I’m not sure I understand the log file, but the “0.1% reads matched” is strange. As mentioned, the 5 samples that were demultiplexed actually contain many more reads than 1,175 (about 40,000+ reads per sample). See here stats_dada2.tsv (305 Bytes).
I run out of options on my side. Would be great if this could be solved. Thanks!
I’m sorry, I could’ve made my post above more clear. A better way to put it is that, yes, the “only matching on the first sample” issue is a problem, we should probably sort out the bigger issue of your barcodes not matching really any of the samples. Once we sort that out, I suspect that the “only matching on the first sample” problem will be reconciled.
That is good info to have! And I agree, that does seem to imply that these barcodes should work, but I disagree that that it “proves that the problem are not the barcodes themselves” - it is possible that QIIME 1 performed RCing for you (perhaps by default?). I’m not a QIIME 1 dev, so I can’t say for sure. Either way, it doesn’t change what I said before — we need to make sure that we are able to get your reads and barcodes in the same orientation.
Any chance you didn’t provide the entire log file? Maybe you only copied and pasted part of it?
Please double check the read orientation and the barcode orientation. I hope I have demonstrated above that, while this might’ve worked in QIIME 1, it doesn’t mean that it will necessarily work without adjustment in q2-cutadapt.

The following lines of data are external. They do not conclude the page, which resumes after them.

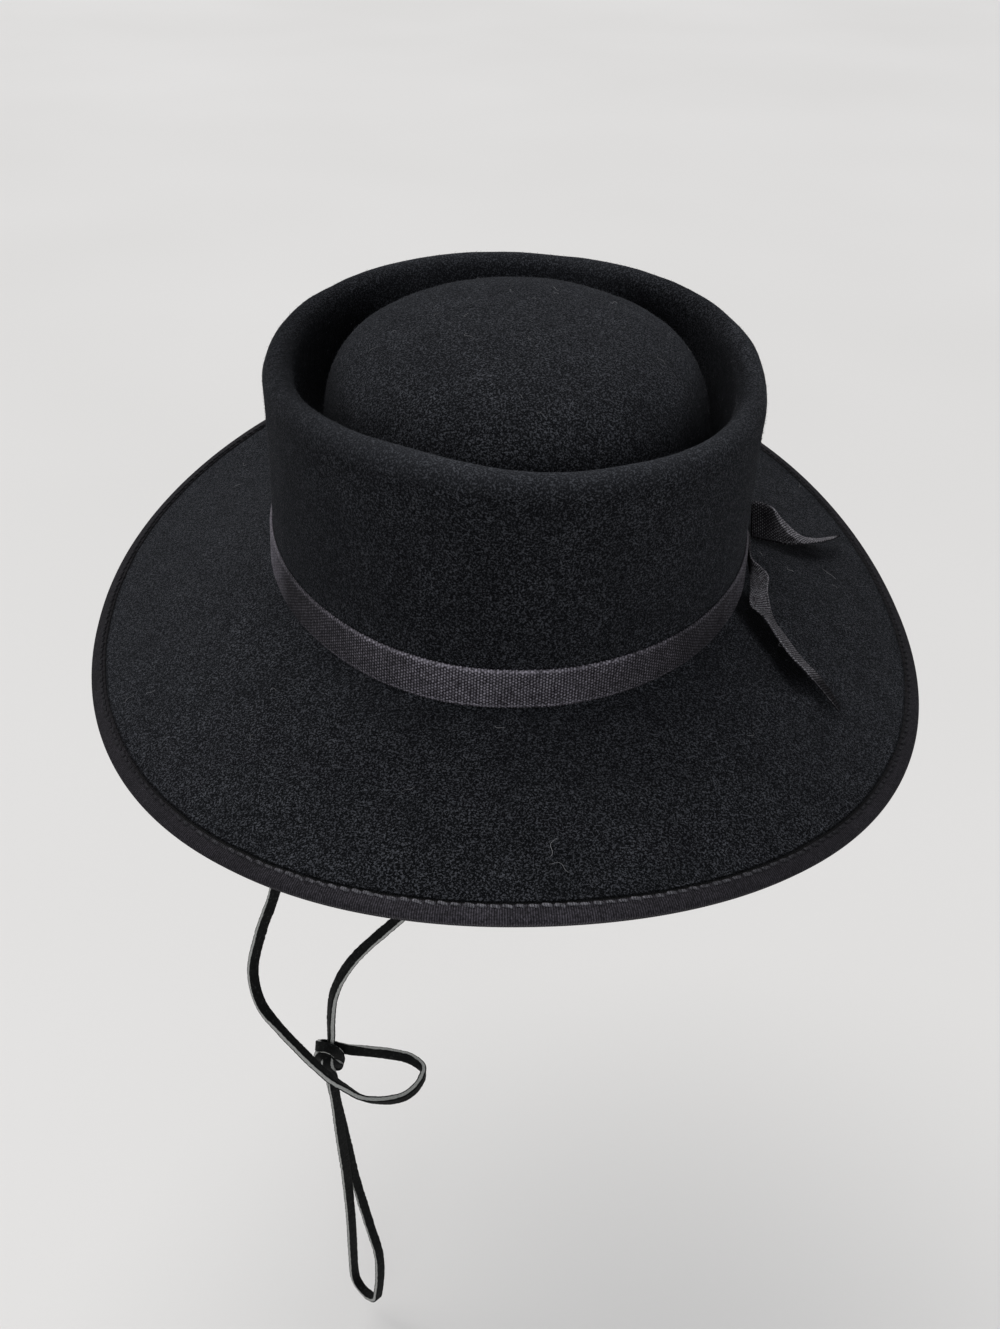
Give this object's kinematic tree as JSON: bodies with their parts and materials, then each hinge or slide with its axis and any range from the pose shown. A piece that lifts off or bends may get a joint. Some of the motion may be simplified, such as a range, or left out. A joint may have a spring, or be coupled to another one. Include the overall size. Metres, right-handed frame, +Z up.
{
  "type": "wide-brimmed felt hat with chin lace",
  "caption": "Black wool felt hat with a telescope crown, drooping bound brim, narrow ribbed band with loose ends, and a knotted leather chin lace.",
  "frame": {"origin": "middle of the head opening, on the line where the crown meets the brim: the place where a head holds the hat", "axes": "+X towards the wearer's left, +Y towards the back of the hat, +Z up through the crown"},
  "size_m": [0.3162, 0.3606, 0.5049],
  "materials": {
    "felt": "short napped wool felt, near black with a cool cast, fine lighter fibres",
    "band_tape": "grosgrain tape with fine cross ribs and a slight sheen",
    "binding_tape": "grosgrain binding folded over the brim edge, one row of slanting stitches",
    "sweatband_leather": "plain smooth dark leather",
    "lace_leather": "flat black leather lace with pale grey cut edges"
  },
  "bodies": {
    "root": {"felt_brim": "felt", "felt_crown_side": "felt", "felt_crown_top": "felt", "hat_band": "band_tape", "brim_binding": "binding_tape", "sweatband": "sweatband_leather", "band_join": "band_tape", "band_tail_upper": "band_tape", "band_tail_lower": "band_tape", "lace_left": "lace_leather", "lace_bight": "lace_leather", "lace_right": "lace_leather", "lace_knot": "lace_leather"}
  },
  "joints": []
}
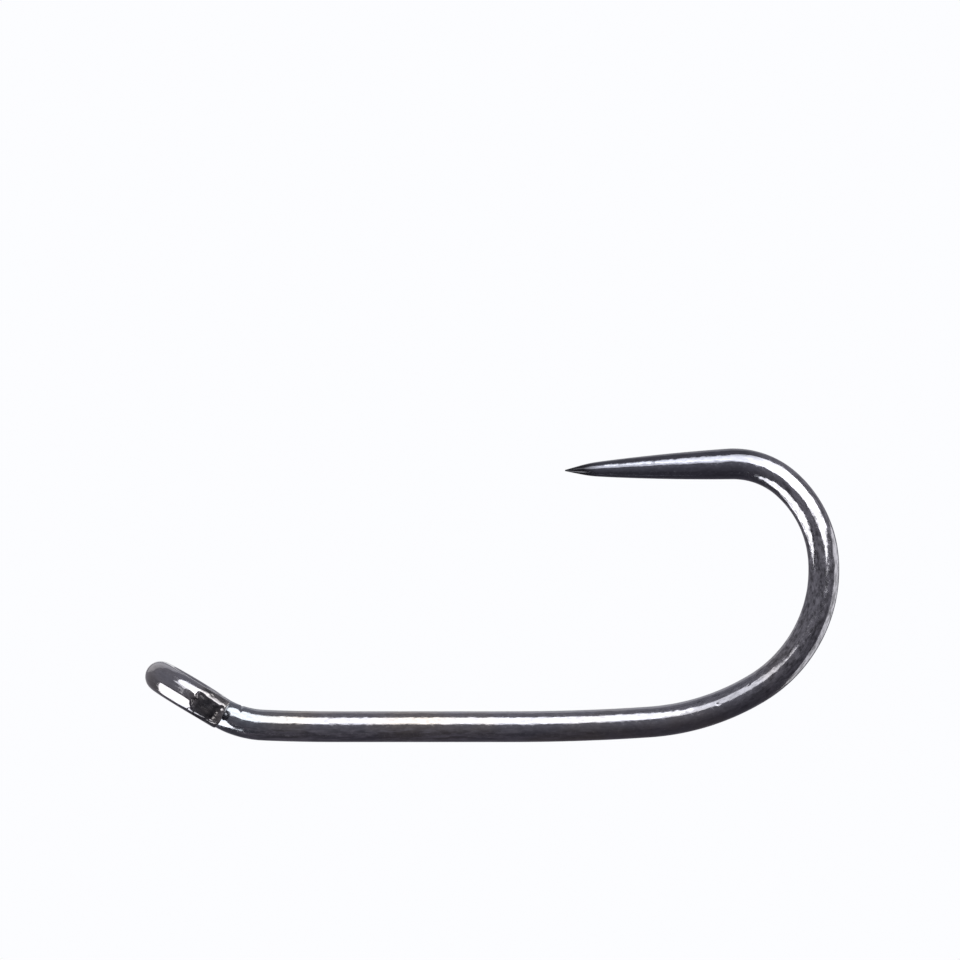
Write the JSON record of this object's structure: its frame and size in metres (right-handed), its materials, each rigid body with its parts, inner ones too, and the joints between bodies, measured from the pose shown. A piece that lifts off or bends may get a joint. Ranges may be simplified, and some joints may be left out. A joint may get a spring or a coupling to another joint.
{
  "type": "fishing hook",
  "caption": "Bare barbless fishing hook of black nickel plated steel wire, with its ring eye tilted toward the point, a straight shank and a wide rounded bend.",
  "frame": {"origin": "centre of the eye's opening", "axes": "+X runs along the straight shank toward the bend, +Z points to the side of the shank that the point is on, and the shank, bend and point lie in the plane Y = 0"},
  "size_m": [0.0137, 0.002, 0.0058],
  "materials": {
    "black_nickel_wire": "polished"
  },
  "bodies": {
    "root": {"eye": "black_nickel_wire", "shank": "black_nickel_wire", "bend": "black_nickel_wire", "point": "black_nickel_wire"}
  },
  "joints": []
}
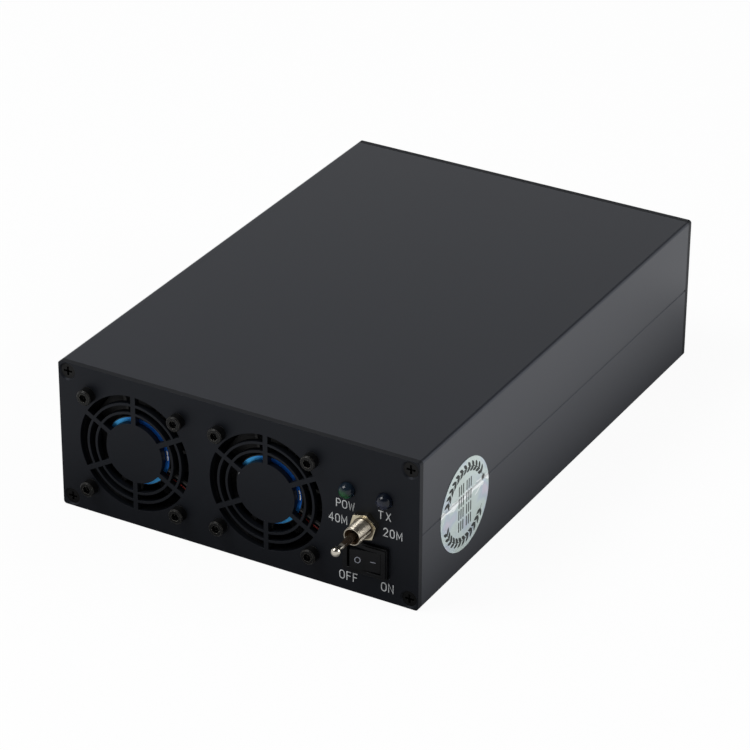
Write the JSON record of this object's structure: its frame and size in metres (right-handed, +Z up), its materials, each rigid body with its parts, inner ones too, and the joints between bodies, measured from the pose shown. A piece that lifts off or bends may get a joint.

Quick update. I could not solve the issue of only the first sample in a group of matching forward barcodes being demultiplexed. The only way around was to split the metadata into several files, so each of them only includes a unique F barcode. Then I used cutadapt separately with each metadata file. Finally, I reimported all the .fasq files into a single .qza for downstream analysis. The separate read numbers add up to the total, so it seems that I finally have correctly demultiplexed samples (which also means that the barcodes were in the correct orientation; the confounding factor was that I picked a wrong Log file).